§ **EXERCISE OBJECTIVE**
Your answer should be a single number: the count of lines containing the string "part".

§ **RECORDED DATA**

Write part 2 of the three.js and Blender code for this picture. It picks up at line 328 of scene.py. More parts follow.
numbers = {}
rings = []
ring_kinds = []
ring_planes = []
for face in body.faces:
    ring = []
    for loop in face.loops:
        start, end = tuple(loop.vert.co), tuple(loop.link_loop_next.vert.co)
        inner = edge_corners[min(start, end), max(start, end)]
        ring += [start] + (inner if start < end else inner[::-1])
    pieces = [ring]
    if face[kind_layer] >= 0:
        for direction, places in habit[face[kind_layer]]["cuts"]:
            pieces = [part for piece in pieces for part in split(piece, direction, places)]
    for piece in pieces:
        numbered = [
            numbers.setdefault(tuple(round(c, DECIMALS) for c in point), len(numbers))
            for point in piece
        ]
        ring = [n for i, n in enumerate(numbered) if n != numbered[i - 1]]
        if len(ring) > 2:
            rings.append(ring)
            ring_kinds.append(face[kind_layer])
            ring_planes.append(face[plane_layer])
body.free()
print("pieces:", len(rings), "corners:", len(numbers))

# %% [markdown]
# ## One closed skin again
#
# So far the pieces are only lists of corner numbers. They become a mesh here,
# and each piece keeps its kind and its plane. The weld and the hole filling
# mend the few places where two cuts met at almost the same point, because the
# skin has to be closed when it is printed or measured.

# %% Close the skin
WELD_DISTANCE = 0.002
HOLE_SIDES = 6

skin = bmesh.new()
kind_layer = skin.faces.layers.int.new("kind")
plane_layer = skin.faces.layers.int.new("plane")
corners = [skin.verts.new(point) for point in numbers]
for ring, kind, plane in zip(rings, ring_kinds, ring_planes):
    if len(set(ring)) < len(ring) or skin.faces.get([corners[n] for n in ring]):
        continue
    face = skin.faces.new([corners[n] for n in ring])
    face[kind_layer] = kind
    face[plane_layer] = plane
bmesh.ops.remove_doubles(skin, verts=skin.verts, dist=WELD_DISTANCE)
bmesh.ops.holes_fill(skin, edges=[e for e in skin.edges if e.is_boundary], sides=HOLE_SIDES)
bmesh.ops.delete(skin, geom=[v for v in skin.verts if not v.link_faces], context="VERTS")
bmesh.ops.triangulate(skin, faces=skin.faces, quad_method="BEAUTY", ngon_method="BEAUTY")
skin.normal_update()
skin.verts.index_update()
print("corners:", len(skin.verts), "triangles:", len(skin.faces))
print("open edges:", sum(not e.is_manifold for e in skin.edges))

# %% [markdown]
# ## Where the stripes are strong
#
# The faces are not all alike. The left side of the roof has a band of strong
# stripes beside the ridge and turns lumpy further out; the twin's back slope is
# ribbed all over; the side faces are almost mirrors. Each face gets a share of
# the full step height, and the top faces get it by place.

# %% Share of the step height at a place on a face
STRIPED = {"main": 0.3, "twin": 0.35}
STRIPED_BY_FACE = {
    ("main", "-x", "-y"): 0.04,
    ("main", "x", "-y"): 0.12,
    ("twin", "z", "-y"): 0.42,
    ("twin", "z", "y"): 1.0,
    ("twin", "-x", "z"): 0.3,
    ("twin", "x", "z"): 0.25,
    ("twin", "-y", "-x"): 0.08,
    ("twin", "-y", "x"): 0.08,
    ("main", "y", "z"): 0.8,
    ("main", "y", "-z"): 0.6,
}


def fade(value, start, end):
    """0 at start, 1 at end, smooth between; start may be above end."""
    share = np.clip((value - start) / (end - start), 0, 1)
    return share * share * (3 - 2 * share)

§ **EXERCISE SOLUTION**
2